Quei millecolori nel Messaggio di Francesco ai media

I millecolori che danno sapore alla vita rilucono nel binomio fecondo che unisce comunicazione e misericordia. Più che opera di navigatori solitari, questa tensione è missione della Chiesa intera, così che nel suo dire e nel suo fare, nei suoi contenuti e nelle sue forme, viva un preciso “tratto distintivo”.

Mario Calabresi, nel primo editoriale come direttore di Repubblica (16 gennaio), scrive di “un mondo estremamente complesso e difficile da spiegare”; un mondo attraversato da una “crisi profondissima”, in cui dilaga il populismo e prendono il sopravvento “la rabbia, il disincanto, un fastidio quasi insanabile verso ogni cosa pubblica”.

A fronte di tale situazione, osserva, “la reazione più sconcertante è la ‘grande banalizzazione’ in cui viviamo”, “fenomeno che semplifica tutto e spinge ognuno di noi a essere attratti dalle tesi più congeniali e comode”, che – anche quando risultassero verosimili – non sono necessariamente vere.
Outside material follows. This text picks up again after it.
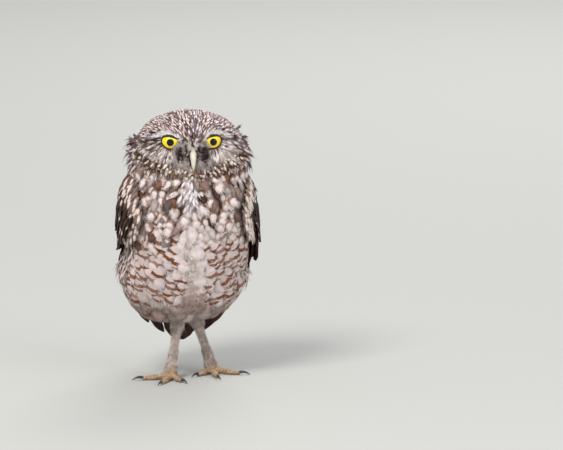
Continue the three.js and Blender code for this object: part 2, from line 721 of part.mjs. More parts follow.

L’alternativa a tanto grigiore richiede l’abilità a recuperare e valorizzare quelli che Calabresi chiama “i mille colori che danno sapore alla vita”.

Questi colori nel Messaggio per la Giornata mondiale delle comunicazioni sociali, rilucono nel binomio fecondo che unisce comunicazione e misericordia. Più che opera di navigatori solitari, questa tensione è missione della Chiesa intera, così che nel suo dire e nel suo fare, nei suoi contenuti e nelle sue forme, viva un preciso “tratto distintivo”.

È uno stile – lascia intuire Papa Francesco – che si nutre della memoria di quanto uno ha respirato in famiglia, dove si è amati e apprezzati non in proporzione alle proprie capacità e successi, ma semplicemente per quello che si è. A propria volta, richiede – anche nell’ambiente digitale – quella disponibilità all’ascolto che, per essere tale, sa farsi vicinanza, prossimità, condivisione delle domande e dei dubbi.

Coinvolge, quindi, il cuore; evita la pretesa di voler separare prima del tempo il grano dalla zizzania; alimenta la fiducia che porta a non dar “mai nulla per perduto” e, perciò, a “non spezzare mai la relazione”.

Nella comunicazione la misericordia porta non solo a “scegliere con cura parole e gesti”, ma anche a custodire nello stesso modo quelli altrui. È balsamo che mitiga “le avversità della vita”, favorisce l’incontro e l’inclusione, crea ponti.Domanda di considerare il mistero dell’altro come la terra santa, per entrare nella quale – richiama il Papa – serve togliersi i sandali, come Mosè davanti al roveto ardente.
Radicati in questa verità – che ha il volto di Gesù Cristo, il Misericordioso – anche la nostra comunicazione riuscirà a vincere la sfida additata da Calabresi: “offrire ciò che è portatore di senso e stimolare non la pancia, ma l’intelligenza”.